O ministro do Supremo
Tribunal Federal (STF) Ricardo Lewandowski, em memorável decisão, definiu,
ontem, por medida liminar, os critérios para destinação de recursos do fundo
eleitoral aos candidatos negros nas eleições municipais deste ano, com validade
imediata, cabendo ao Tribunal Superior Eleitoral (TSE) definir outros
critérios, se assim entender. Como o presidente do TSE, ministro Luís Roberto
Barroso, tem feito críticas duras ao racismo estrutural e questionado a
sub-representação da população negra nos partidos e casas legislativas, muito
dificilmente a decisão será revertida na sua essência, ainda que os partidos
aleguem falta de tempo para se ajustar aos novos critérios.
A liminar de Lewandowski é
coerente com decisões anteriores sobre o mesmo tema, bem como a jurisprudência
que vem sendo firmada tanto no Supremo Tribunal Federal (STF) quanto no
Superior Tribunal de Justiça (STJ) sobre a adoção de ações afirmativas com critério
racial.
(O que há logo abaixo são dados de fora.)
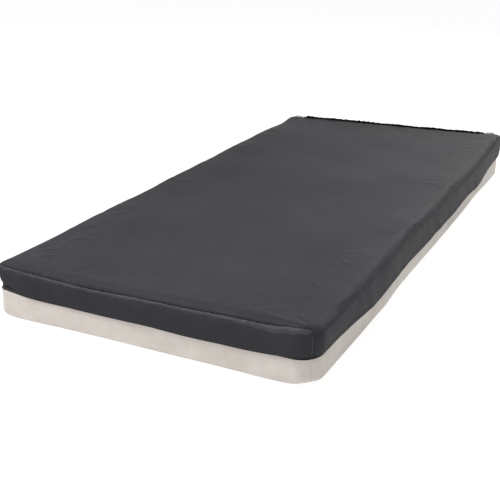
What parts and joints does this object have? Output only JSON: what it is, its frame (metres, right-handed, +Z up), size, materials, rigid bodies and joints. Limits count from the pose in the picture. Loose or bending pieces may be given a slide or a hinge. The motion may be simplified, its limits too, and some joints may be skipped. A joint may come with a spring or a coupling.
{
  "type": "pressure relief mattress",
  "caption": "Rectangular foam pressure relief mattress: dark coated stretch top cover with a hem that overhangs a pale zipped base, layered foam core inside, flexes for a profiling bed.",
  "frame": {"origin": "centre of the bottom face, on the bed deck", "axes": "+X across the width towards the zip slider's side, +Y towards the head end, +Z up"},
  "size_m": [0.914, 2.032, 0.161],
  "materials": {
    "top_fabric": "charcoal polyurethane-coated stretch knit, soft satin",
    "welt": "charcoal coated piping, soft satin",
    "bottom_fabric": "taupe-beige coated woven base fabric, matt",
    "seam_tape": "light grey seam tape",
    "lining_felt": "off-white needled flame barrier",
    "zip_tape": "woven zip tape",
    "zip_coil": "moulded zip coil",
    "zip_metal": "black enamelled die-cast slider",
    "zip_plastic": "moulded plastic",
    "base_foam": "firm open-cell base foam, pale blue",
    "rail_foam": "firm open-cell edge foam, pale grey",
    "support_foam": "medium open-cell support foam, pale yellow",
    "relief_foam": "soft visco-elastic relief foam, cream"
  },
  "bodies": {
    "back_section": {"bottom_cover_back": "bottom_fabric", "base_foam_back": "base_foam", "side_rails_back": "rail_foam", "support_foam_back": "support_foam", "relief_foam_back": "relief_foam", "lower_zip_tape_back": "zip_tape", "lower_zip_coil_back": "zip_coil", "zip_retainer_box": "zip_plastic"},
    "cover_back": {"top_cover_back": "top_fabric", "lining_back": "lining_felt", "upper_zip_tape_back": "zip_tape", "upper_zip_coil_back": "zip_coil", "head_end_panel": "top_fabric", "head_top_welt": "welt", "head_corner_welts": "welt", "head_seam_tacks": "seam_tape", "zip_insert_pin": "zip_plastic"},
    "seat_section": {"bottom_cover_seat": "bottom_fabric", "base_foam_seat": "base_foam", "side_rails_seat": "rail_foam", "support_foam_seat": "support_foam", "relief_foam_seat": "relief_foam", "lower_zip_tape_seat": "zip_tape", "lower_zip_coil_seat": "zip_coil"},
    "cover_seat": {"top_cover_seat": "top_fabric", "lining_seat": "lining_felt", "upper_zip_tape_seat": "zip_tape", "upper_zip_coil_seat": "zip_coil"},
    "thigh_section": {"bottom_cover_thigh": "bottom_fabric", "base_foam_thigh": "base_foam", "side_rails_thigh": "rail_foam", "support_foam_thigh": "support_foam", "relief_foam_thigh": "relief_foam", "lower_zip_tape_thigh": "zip_tape", "lower_zip_coil_thigh": "zip_coil"},
    "cover_thigh": {"top_cover_thigh": "top_fabric", "lining_thigh": "lining_felt", "upper_zip_tape_thigh": "zip_tape", "upper_zip_coil_thigh": "zip_coil"},
    "calf_section": {"bottom_cover_calf": "bottom_fabric", "base_foam_calf": "base_foam", "side_rails_calf": "rail_foam", "support_foam_calf": "support_foam", "relief_foam_calf": "relief_foam", "lower_zip_tape_calf": "zip_tape", "lower_zip_coil_calf": "zip_coil"},
    "cover_calf": {"top_cover_calf": "top_fabric", "lining_calf": "lining_felt", "upper_zip_tape_calf": "zip_tape", "upper_zip_coil_calf": "zip_coil", "foot_end_panel": "top_fabric", "foot_top_welt": "welt", "foot_corner_welts": "welt"},
    "zip_slider": {"zip_slider": "zip_metal"},
    "pull_tab": {"pull_tab": "zip_plastic"}
  },
  "joints": [
    {"name": "back_raise", "type": "hinge", "parent": "seat_section", "child": "back_section", "pos_m": [0, 0.256, 0.152], "axis": [1, 0, 0], "range_deg": [0, 60]},
    {"name": "knee_raise", "type": "hinge", "parent": "seat_section", "child": "thigh_section", "pos_m": [0, 0.026, 0.152], "axis": [-1, 0, 0], "range_deg": [0, 30]},
    {"name": "calf_level", "type": "hinge", "parent": "thigh_section", "child": "calf_section", "pos_m": [0, -0.314, 0], "axis": [1, 0, 0], "range_deg": [0, 30]},
    {"name": "cover_lift", "type": "slide", "parent": "seat_section", "child": "cover_seat", "axis": [0, 0, 1], "range_m": [0, 0.25]},
    {"name": "cover_back_raise", "type": "hinge", "parent": "cover_seat", "child": "cover_back", "pos_m": [0, 0.256, 0.152], "axis": [1, 0, 0], "range_deg": [0, 60]},
    {"name": "cover_knee_raise", "type": "hinge", "parent": "cover_seat", "child": "cover_thigh", "pos_m": [0, 0.026, 0.152], "axis": [-1, 0, 0], "range_deg": [0, 30]},
    {"name": "cover_calf_level", "type": "hinge", "parent": "cover_thigh", "child": "cover_calf", "pos_m": [0, -0.314, 0], "axis": [1, 0, 0], "range_deg": [0, 30]},
    {"name": "zip_travel", "type": "slide", "parent": "back_section", "child": "zip_slider", "axis": [0, -1, 0], "range_m": [0, 0.37]},
    {"name": "tab_swing", "type": "hinge", "parent": "zip_slider", "child": "pull_tab", "pos_m": [0.4535, 0.65, 0.0775], "axis": [1, 0, 0], "range_deg": [-70, 70]}
  ],
  "couplings": [
    {"joint": "calf_level", "follows": "knee_raise", "ratio": 1},
    {"joint": "cover_back_raise", "follows": "back_raise", "ratio": 1},
    {"joint": "cover_knee_raise", "follows": "knee_raise", "ratio": 1},
    {"joint": "cover_calf_level", "follows": "knee_raise", "ratio": 1}
  ]
}
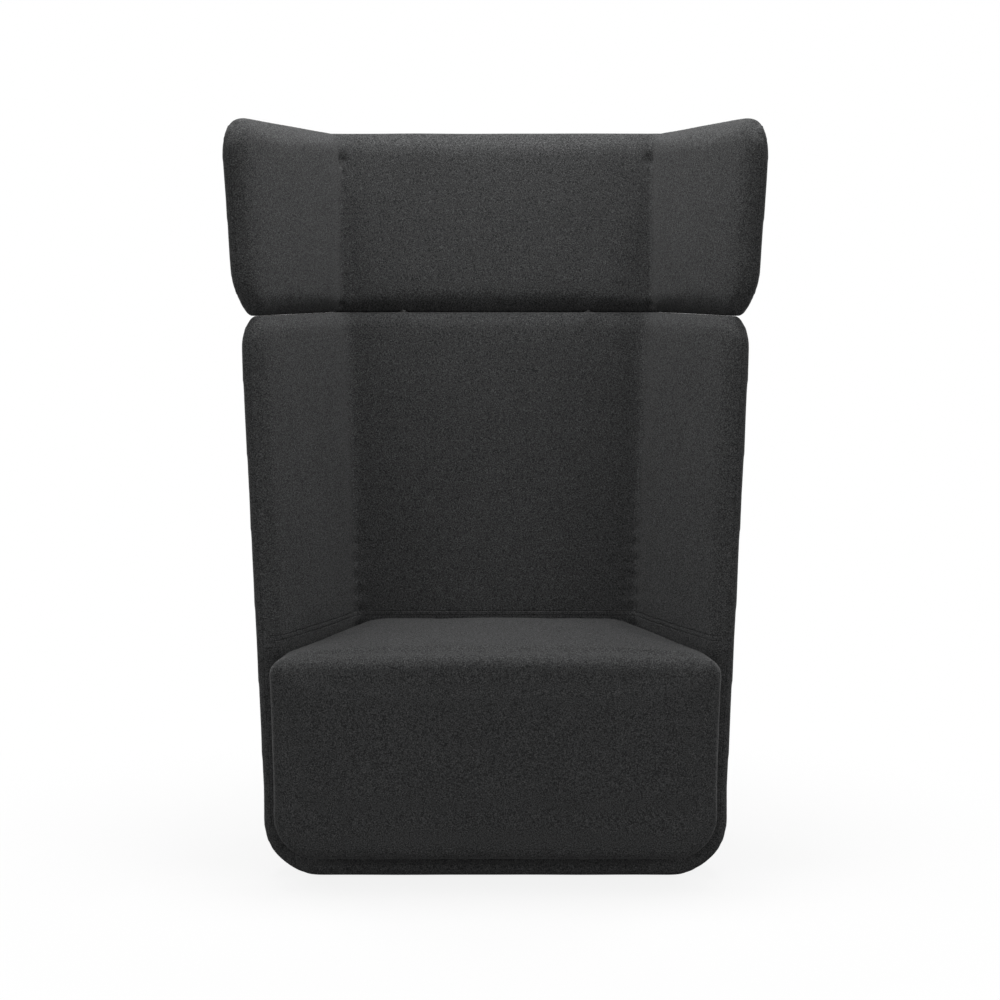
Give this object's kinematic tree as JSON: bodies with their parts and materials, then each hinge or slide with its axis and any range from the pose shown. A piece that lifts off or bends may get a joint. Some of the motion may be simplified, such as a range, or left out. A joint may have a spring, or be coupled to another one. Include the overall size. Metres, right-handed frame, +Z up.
{
  "type": "lounge chair",
  "caption": "Acoustic high back lounge chair: splayed wings, reclined back, deep seat block and a winged lift-off headrest, in dark grey wool felt.",
  "frame": {"origin": "on the floor, under the middle of the chair's bounding box", "axes": "+Z up, +Y to the rear, so the sitter looks along -Y, and +X to the viewer's right when looking at the chair from the front"},
  "size_m": [1.0056, 0.77, 1.384],
  "materials": {
    "wool_felt": "charcoal melange wool felt over thin padding",
    "foam": "open-cell cushion foam",
    "plywood": "unfinished birch plywood",
    "webbing": "rubberised elastic webbing",
    "dust_cloth": "black non-woven cloth",
    "black_plastic": "moulded matt black plastic",
    "clamp_plastic": "moulded glass-filled nylon",
    "spacer_rubber": "black rubber",
    "post_steel": "bright drawn steel tube",
    "zinc_steel": "zinc-plated steel"
  },
  "bodies": {
    "chair": {"shell_wrap": "plywood", "back_board": "plywood", "back_board_screws": "zinc_steel", "glides": "black_plastic", "outer_base": "wool_felt", "outer_wing_right": "wool_felt", "outer_wing_left": "wool_felt", "outer_back": "wool_felt", "base_liner": "wool_felt", "wing_liner_right": "wool_felt", "wing_liner_left": "wool_felt", "back_liner": "wool_felt", "inner_wing_right": "wool_felt", "inner_wing_left": "wool_felt", "inner_back": "wool_felt", "headrest_posts": "post_steel", "post_clamps": "clamp_plastic", "post_clamp_screws": "zinc_steel", "post_bezels": "black_plastic", "seat_cover": "wool_felt", "seat_front_board": "plywood", "seat_back_board": "plywood", "seat_side_board_right": "plywood", "seat_side_board_left": "plywood", "seat_tray": "plywood", "webbing_lengthwise": "webbing", "webbing_crosswise": "webbing", "seat_foam": "foam", "seat_bottom_cloth": "dust_cloth", "seat_spacers": "spacer_rubber", "seat_bolts": "zinc_steel", "tee_nuts": "zinc_steel"},
    "headrest": {"head_wing_board_right": "plywood", "head_wing_board_left": "plywood", "head_back_board": "plywood", "head_board_screws": "zinc_steel", "head_outer_wing_right": "wool_felt", "head_outer_wing_left": "wool_felt", "head_outer_back": "wool_felt", "head_inner_wing_right": "wool_felt", "head_inner_wing_left": "wool_felt", "head_inner_back": "wool_felt", "headrest_sleeves": "post_steel", "sleeve_clamps": "clamp_plastic", "sleeve_clamp_screws": "zinc_steel", "sleeve_bezels": "black_plastic"}
  },
  "joints": [
    {"name": "headrest_lift", "type": "slide", "parent": "chair", "child": "headrest", "axis": [0, 0.1908, 0.9816], "range_m": [0, 0.19]}
  ]
}
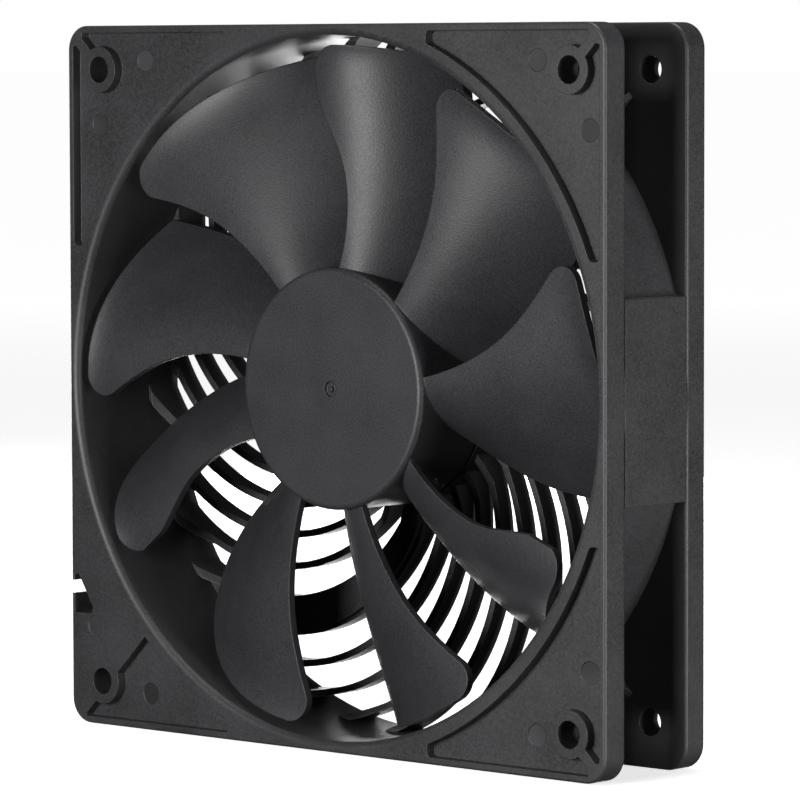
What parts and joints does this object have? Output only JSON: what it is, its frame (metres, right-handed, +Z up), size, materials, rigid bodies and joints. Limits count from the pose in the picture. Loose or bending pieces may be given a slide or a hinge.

No histórico julgamento da ADPF 186, que questionava o programa de
cotas com critério racial na Universidade de Brasília, em 2011, o Supremo
considerou improcedente o recurso apresentado pelo DEM e considerou as cotas
raciais constitucionais. Relator do processo, Lewandowski sustentou que as
cotas da UnB não eram desproporcionais ou irrazoáveis, mantendo a reserva de
20% das vagas para candidatos negros e indígenas. Os demais ministros
acompanharam seu voto por unanimidade.
Na ocasião, Lewandowski
ponderou que o Estado, com o fito de alcançar a igualdade material, deve
desenvolver tanto políticas universais quanto afirmativas. Na mesma linha, o
ministro Marco Aurélio Mello, interpretando a Constituição de 1988, que
promoveu uma verdadeira revisão sobre a questão racial no Brasil, desenhou:
“Pode-se dizer, sem receio de equívoco, que se passou de uma igualização
estática, meramente negativa, no que se proibia a discriminação, para uma
igualização eficaz, dinâmica, já que os verbos “construir”, “garantir”,
“erradicar” e “promover” implicam mudança de óptica, ao denotar “ação”. Não
basta não discriminar. É preciso viabilizar — e a Carta da República oferece
base para fazê-lo — as mesmas oportunidades. Há de ter-se como página virada o
sistema simplesmente principio lógico. A postura deve ser, acima de tudo,
afirmativa.”
A decisão de ontem é
histórica porque sinaliza para a população negra, principalmente os mais
jovens, que a política pode deixar de ser um instrumento do racismo estrutural
no Brasil para ser uma via de ascensão ao poder e uma alavanca para grandes
mudanças na condição social dos negros brasileiros. Como na questão das cotas,
tem esse papel simbólico, além de ser uma política de reconhecimento, de
compensação pela discriminação e de promoção de novas lideranças negras. No
fundo, é quase uma decorrência da política de cotas nas universidades e,
inevitavelmente, acabará chegando formalmente, também, à contratação de
trabalhadores e à composição da direção das empresas.
Por todos esses precedentes, dificilmente as regras estabelecidas por Lewandowski serão derrubadas pelos partidos. Ao contrário, seus dirigentes terão que rever os critérios de distribuição dos recursos, conforme as novas regras, para evitar problemas futuros com suas próprias candidaturas. Segundo Lewandowski, o volume de recursos destinados às candidaturas de pessoas negras deve ser calculado a partir do percentual dessas vagas dentro de cada gênero, e não de forma global. Isto é, primeiramente, deve-se distribuir as candidaturas em dois grupos — homens e mulheres. Na sequência, deve-se estabelecer o percentual de candidatas negras em relação ao total de femininas, bem como o percentual de candidatos negros em relação ao total de masculinos.